Nací en dictadura y en pleno toque de queda. Mi viejo, al volante, movía un pañuelo blanco mientras mi madre se agarraba la guata (panza) con ambas manos para no parir arriba del auto. Tenían miedo de que las fuerzas de seguridad confundieran las razones de su prisa y detuvieran el automóvil violentamente. Así se vivía en Chile: vida y muerte estaban interpelados por el miedo y la persecución. Hoy, 41 años después, me encuentro movilizado y esperanzado en las calles. Las fuerzas de seguridad están en ellas, como en el pasado; pero el miedo no es el mismo. Este es sin duda un momento único e irrepetible para esta delgada franja de tierra.
A diferencia de Chile, en Argentina las manifestaciones callejeras y la expresión pública del reclamo están socialmente legitimadas y son cotidianas. En mi país estas prácticas estaban adormecidas. Mientras el/la argentino/a es conocido/a por salir a la calle cuando sus derechos son tocados, el/la chileno/a es visto/a como callado y sumiso. Esta mirada la fui conociendo gracias a vivir en varios países y viajar por otros tantos, ocasiones en las que solían surgir los “pero ustedes los chilenos están bien” o, a veces de forma más sarcásticas, si “ustedes son los mejores alumnos”, con relación a nuestro seguimiento a las políticas neoliberales.
Hoy esto se rompió: la burbuja se destapó, la olla a presión –quizá la mejor de las metáforas– estalló. Mientras el ministro de Transporte no usa el metro, el de Salud se atiende en clínicas privadas y la ministra de Educación, devota pinochetista, estudió en un exclusivo colegio de monjas al igual que sus hijas, Piñera cree que estamos en guerra frente a un peligroso enemigo y la primera dama habla de una “invasión alienígena”. En La Moneda y los principales thinktank se preguntan qué pasó. Pues la gente se cansó de gobernantes elitistas.
Estamos frente a una revuelta social producto de un agobio generalizado por los continuos saqueos de esta élite y de sus amigos: sueldos miserables, pensiones indignas, educación de mala calidad, deuda universitaria vitalicia, licencias médicas por depresión, salud precaria. Estas son las condiciones de vida popular en Chile. Mientras tanto, vemos los altos sueldos de la élite política y cada vez más casos por corrupción. Juntos, estos elementos constituyen los principales reclamos de un estallido que surge como promesa a desmantelar un modelo de maltratos y privilegios que ya no resiste.

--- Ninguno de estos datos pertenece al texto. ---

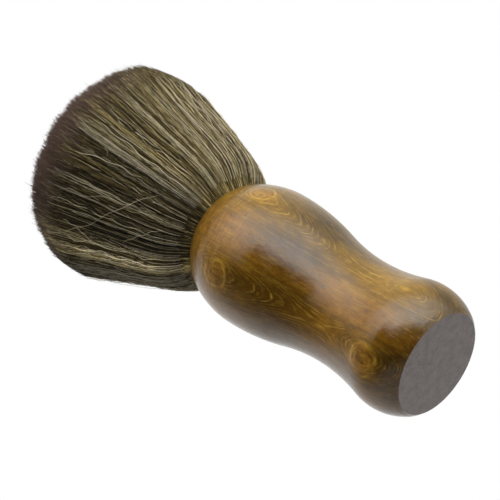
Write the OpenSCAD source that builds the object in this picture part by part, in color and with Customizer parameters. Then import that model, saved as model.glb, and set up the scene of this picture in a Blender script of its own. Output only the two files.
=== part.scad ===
// Neck duster brush: a turned wooden handle with a flat foot, and a round,
// domed tuft of fine fibres glued into a socket in the handle's head.
// Millimetres. The origin is the centre of the flat foot, +Z runs along the
// brush's axis to the fibre tips.

/* [Handle] */
// Radius of the flat foot
foot_r = 16; // [15:0.1:17]
// Small break of the foot's edge
foot_edge = 0.3; // [0.2:0.1:0.6]
// Radius of the lower bulb at its widest
bulb_r = 19.8; // [19:0.1:21]
// Height of the lower bulb's widest point
bulb_z = 10.6; // [10:0.1:12]
// Radius of the waist at its narrowest
waist_r = 17; // [16:0.1:17.4]
// Height of the waist
waist_z = 31.2; // [30:0.1:33]
// Radius of the head at its widest
head_r = 22; // [21.4:0.1:23]
// Height of the head's widest point
head_z = 67.5; // [66:0.1:69]
// Radius of the arc that closes the head towards the shoulder
crown_arc = 28.6; // [27:0.1:30]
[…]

El sábado 19 y el domingo 20 de octubre salí a la calle en bicicleta. Estuve en diversos puntos importantes del centro de la capital chilena. Me encontré con consignas contra la policía y el gobierno, barricadas con fuego, mucha gente caceroleando, saqueos a supermercados, esperanza, indignación, temor y muchas actitudes de solidaridad. Me sentí parte de un colectivo y de estar viviendo un momento único, me sentí orgulloso de ser chileno. Llegué a almorzar a la casa de mi mamá y ahí el miedo me invadió. Al escuchar la radio y la televisión todo parecía robos y saqueos, no había nada más para los medios de comunicación masivos, en su enorme mayoría aliados al gobierno. Dudé, y me puse en estado de pánico. Luego salí nuevamente a la calle y vi que, aunque muy relevantes, los saqueos no eran lo único.
El lunes participé de la asamblea auto-convocada del barrio Yungay en la comuna de Santiago Centro (corazón de la Región Metropolitana de Santiago), espacio donde los participantes pusieron a disposición sus casas, saberes y experiencias, consensuando exigir a los medios y autoridades el inmediato retiro de los militares de la calle y el llamado a una Asamblea Constituyente que modifique la actual carta magna pinochetista.
Ya estamos a martes y todo cambia, aunque persiste. Los muertos se dividen entre los asesinados por fuerzas públicas y los quemados dentro de supermercados (es mucho más fácil cobrar los seguros en caso de incendio). Los medios acomodan sus discursos y se multiplican los videos donde se ve a policías y militares disparando, robando y organizando saqueos.
Ahora la necesidad es mirarnos, reunirnos y conversar. Pero nos cuesta. Los valores del individualismo están profundamente anclados. Quizá la única experiencia posdictadura sea la del gran terremoto del 2010, cuando, por necesidad, la gente abrió sus casas, hospedó a vecinos y alimentó a desconocidos. Ahora que fue el pueblo y no la tierra la que se estremeció es de esperar que estas acciones se multipliquen. Aunque difícil, tengo esperanza de que la gran experiencia de organización social de Yungay pueda replicarse en el resto del país juntando a los/as vecinos/as y generando espacios de discusión y reflexión .Estamos frente a una oportunidad única y no podemos desaprovecharla.